* begin Data in this exercise *

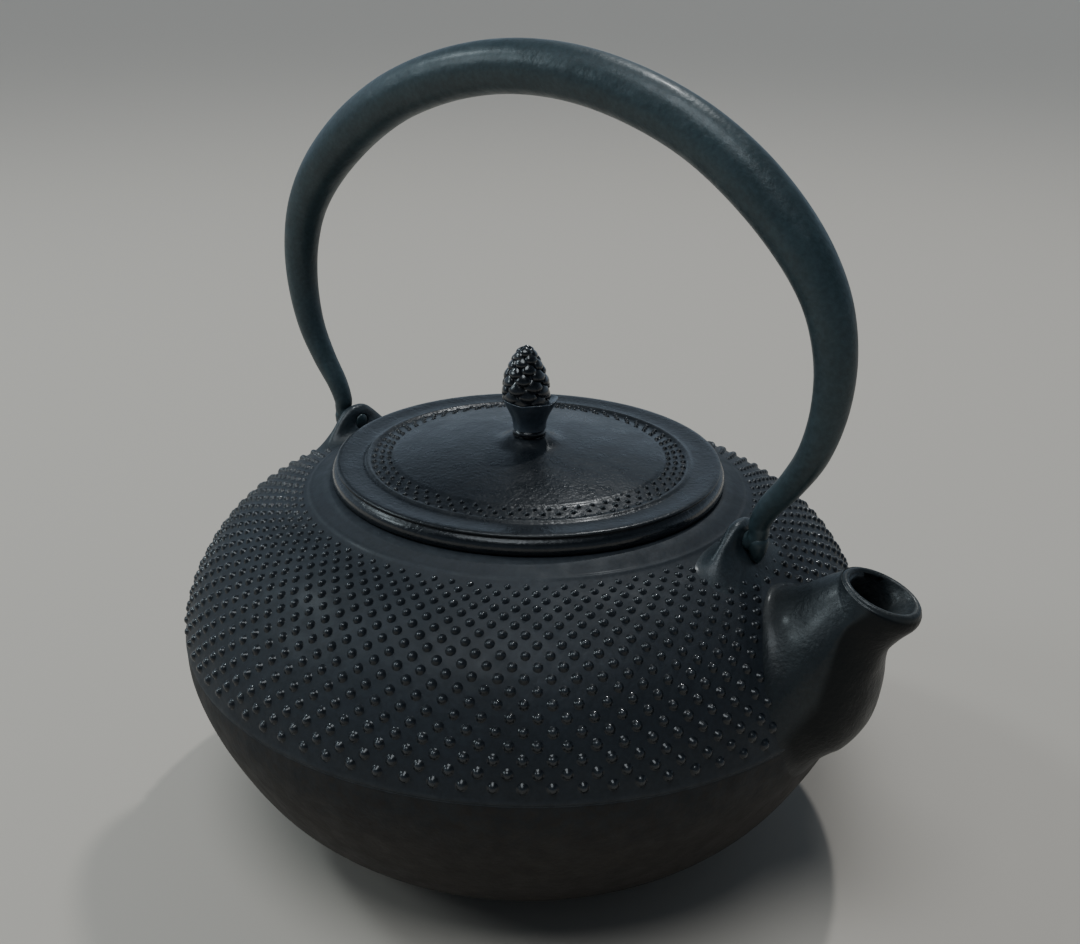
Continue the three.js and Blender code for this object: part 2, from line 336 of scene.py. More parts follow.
# ---- vessel ----
OUTER = catmull(OUTLINE, 8)
NORMALS = outward(OUTER)
ARC = length_along(OUTER)
SKIN = OUTER - NORMALS * DOT_HEIGHT  # the surface that the dots stand on


def inside_by(arc, depth):
    """The point that deep inside the smooth outline at that arc length: radius and z."""
    r = np.interp(arc, ARC, OUTER[:, 0]) - depth * np.interp(arc, ARC, NORMALS[:, 0])
    z = np.interp(arc, ARC, OUTER[:, 1]) - depth * np.interp(arc, ARC, NORMALS[:, 1])
    return r, z


def skin_at(arc):
    """The dotted surface at that arc length: radius, z and the outward normal in the (radius, z) plane."""
    r = np.interp(arc, ARC, SKIN[:, 0])
    z = np.interp(arc, ARC, SKIN[:, 1])
    n = np.array([np.interp(arc, ARC, NORMALS[:, 0]), np.interp(arc, ARC, NORMALS[:, 1])])
    return r, z, n / np.linalg.norm(n)


def above_skin(arc, lift):
    """The point that high above the dotted surface: radius and z."""
    r, z, n = skin_at(arc)
    return r + n[0] * lift, z + n[1] * lift


def upper_arc(radius):
    """Arc length at which the outline above the seam comes in to that radius."""
    upper = ARC > SEAM_ARC
    return float(np.interp(-radius, -OUTER[upper, 0], ARC[upper]))


SEAM_ARC = float(np.interp(SEAM_Z, OUTER[:, 1], ARC))
COLLAR_RADIUS = 59.4
COLLAR_ARC = upper_arc(COLLAR_RADIUS)
BEAD_ARC = 1.4  # the middle of the low bead round the collar, from the collar's start
BEAD_RADIUS = float(np.interp(COLLAR_ARC + BEAD_ARC, ARC, OUTER[:, 0]))
# arc length from the seam, height over the dotted surface
SEAM_STEP = [(-0.05, -0.25), (0.1, 0.0), (0.35, 0.12), (0.9, 0.1), (1.6, 0.03)]
LIP_ROUND = [(55.8, 93.95), (54.8, 94.38), (54, 94.72), (53.3, 95.0), (52.8, 95.15), (52.2, LIP_Z)]
MOUTH_EDGE = [(50, LIP_Z), (46.4, LIP_Z), (MOUTH_RADIUS, 94.8), (MOUTH_RADIUS, 92.4), (46.6, 91.4)]


def bowl_rows():
    """The outside from the middle of the base to the foot of the seam."""
    rows = [(0, 0), (40, 0), (43.5, 0.05), (45, 0.35)]
    for arc in np.linspace(1.5, SEAM_ARC - 1.0, 44):
        rows.append(inside_by(arc, 0.25 + 0.95 * min(1, (arc / SEAM_ARC) ** 2)))
    r, z, _ = skin_at(SEAM_ARC - 0.35)
    rows.append((r - 0.1, z))
    return rows


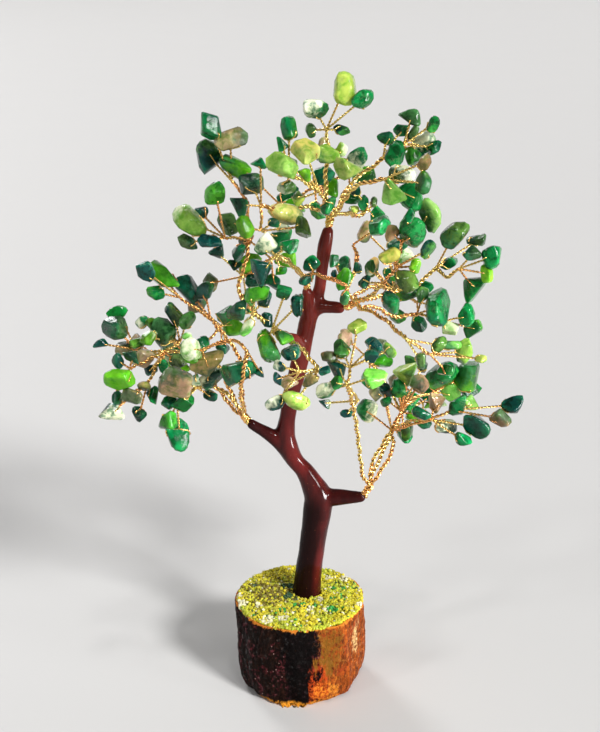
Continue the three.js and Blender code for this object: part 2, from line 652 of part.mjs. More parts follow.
// A cord of twisted wire, with a ring at every bend and at even steps between them
function makeCord(points, { path, radii }) {
  const rings = [];
  const sizes = [];
  path.forEach((index, k) => {
    if (k > 0) {
      const before = points[path[k - 1]].at;
      const count = Math.ceil(before.distanceTo(points[index].at) / CORD_STEP);
      for (let i = 1; i < count; i += 1) {
        rings.push(before.clone().lerp(points[index].at, i / count));
        sizes.push(THREE.MathUtils.lerp(radii[k - 1], radii[k], i / count));
      }
    }
    rings.push(points[index].at);
    sizes.push(radii[k]);
  });
  return toSolid(rod(rings, sizes, CORD_SIDES));
}

function makeTwig(points, { hub, point }) {
  return toSolid(rod([points[hub].at, points[point].at], [TWIG_RADIUS, TWIG_RADIUS], TWIG_SIDES));
}

// The knot where a limb's twigs part
function makeKnot(points, hub) {
  const knot = new THREE.TetrahedronGeometry(KNOT_RADIUS);
  knot.translate(...points[hub].at.toArray());
  return toSolid(knot);
}

function makeChip(points, { point, length, shape }) {
  const corners = shape.map((corner) => corner.clone().multiplyScalar(length).add(points[point].at));
  return toSolid(new ConvexGeometry(corners));
}

function makeBough({ points, cords, chips }, owner) {
  const wire = cords.filter((cord) => cord.owner === owner).map((cord) => makeCord(points, cord));
  const own = chips.filter((chip) => chip.owner === owner);
  const knots = [...new Set(own.map((chip) => chip.hub))].map((hub) => makeKnot(points, hub));
  return fuse([
    ...wire,
    ...knots,
    ...own.map((chip) => makeTwig(points, chip)),
    ...own.map((chip) => makeChip(points, chip)),
  ]);
}

// ---- the tree --------------------------------------------------------------------------------

const BARK = new THREE.MeshStandardMaterial({ color: 0x5b3220, roughness: 0.7, metalness: 0 });
const GRIT = new THREE.MeshStandardMaterial({ color: 0xb9bf5e, roughness: 0.95, metalness: 0 });
const LACQUER = new THREE.MeshStandardMaterial({ color: 0x4a160f, roughness: 0.2, metalness: 0 });
const JADE = new THREE.MeshStandardMaterial({ color: 0x2f8f46, roughness: 0.2, metalness: 0 });

const group = new THREE.Group();

function addPart(name, solid, material) {
  const mesh = new THREE.Mesh(toGeometry(solid), material);
  mesh.name = name;
  group.add(mesh);
}

addPart("log_base", makeLog(), BARK);
addPart("ground_cover", makeCover(), GRIT);
addPart("trunk", makeTrunk(), LACQUER);
const layout = layOut();
bendClear(layout);
for (const owner of Object.keys(BOUGHS)) {
  addPart(`bough_${owner}`, makeBough(layout, owner), JADE);
}

export default group;
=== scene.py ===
import math
from functools import cache

import bmesh
import bpy
import numpy as np
from bpy.props import FloatProperty, FloatVectorProperty, IntProperty, PointerProperty
from mathutils import Matrix, Vector, noise
from mathutils.bvhtree import BVHTree


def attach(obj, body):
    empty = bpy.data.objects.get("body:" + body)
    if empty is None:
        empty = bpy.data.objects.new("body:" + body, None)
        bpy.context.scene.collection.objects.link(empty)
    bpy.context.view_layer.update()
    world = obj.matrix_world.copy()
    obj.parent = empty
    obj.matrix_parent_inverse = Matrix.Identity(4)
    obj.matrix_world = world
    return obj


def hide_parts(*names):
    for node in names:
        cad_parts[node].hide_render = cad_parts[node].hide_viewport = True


# Jade chip bonsai: a varnished slice of log with crushed stone glued on it, a lacquered trunk, boughs of
# twisted wire, and a tumbled jade chip threaded on every twig. Shapes are worked out in millimetres and
# finished in metres, in the frame's own axes: +Z up, the tree facing -Y.

bl_info = {
    "name": "Jade chip bonsai",
    "version": (1, 0, 0),
    "blender": (4, 5, 0),
    "location": "3D View > Sidebar > Bonsai",
    "description": "Builds the log, trunk, wire boughs and jade chips of a small gem tree",
    "category": "Add Mesh",
}

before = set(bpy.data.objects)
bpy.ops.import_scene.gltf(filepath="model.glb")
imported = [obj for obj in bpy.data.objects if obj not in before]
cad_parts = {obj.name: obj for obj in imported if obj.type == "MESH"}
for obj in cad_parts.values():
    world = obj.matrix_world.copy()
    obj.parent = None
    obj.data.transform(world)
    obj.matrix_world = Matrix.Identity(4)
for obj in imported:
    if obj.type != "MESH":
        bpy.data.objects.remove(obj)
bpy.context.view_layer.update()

MM = 0.001

# ---- sizes shared with the solids, in millimetres ------------------------------------------------

LOG_TOP = 35
SEAT_GAP = 0.3
TRUNK_FOOT = (2.8, 4)
FOOT_RADIUS = 5.2
FOOT_DEPTH = 8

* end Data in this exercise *

* Short exercise
Provide an exact reproduction of only those lines that start at the line containing "function addPart(name, solid, material)" and end at the line containing "cad_parts[node].hide_render = cad_parts[node].hide_viewport", inclusive.

* Worked answer
function addPart(name, solid, material) {
  const mesh = new THREE.Mesh(toGeometry(solid), material);
  mesh.name = name;
  group.add(mesh);
}

addPart("log_base", makeLog(), BARK);
addPart("ground_cover", makeCover(), GRIT);
addPart("trunk", makeTrunk(), LACQUER);
const layout = layOut();
bendClear(layout);
for (const owner of Object.keys(BOUGHS)) {
  addPart(`bough_${owner}`, makeBough(layout, owner), JADE);
}

export default group;
=== scene.py ===
import math
from functools import cache

import bmesh
import bpy
import numpy as np
from bpy.props import FloatProperty, FloatVectorProperty, IntProperty, PointerProperty
from mathutils import Matrix, Vector, noise
from mathutils.bvhtree import BVHTree


def attach(obj, body):
    empty = bpy.data.objects.get("body:" + body)
    if empty is None:
        empty = bpy.data.objects.new("body:" + body, None)
        bpy.context.scene.collection.objects.link(empty)
    bpy.context.view_layer.update()
    world = obj.matrix_world.copy()
    obj.parent = empty
    obj.matrix_parent_inverse = Matrix.Identity(4)
    obj.matrix_world = world
    return obj


def hide_parts(*names):
    for node in names:
        cad_parts[node].hide_render = cad_parts[node].hide_viewport = True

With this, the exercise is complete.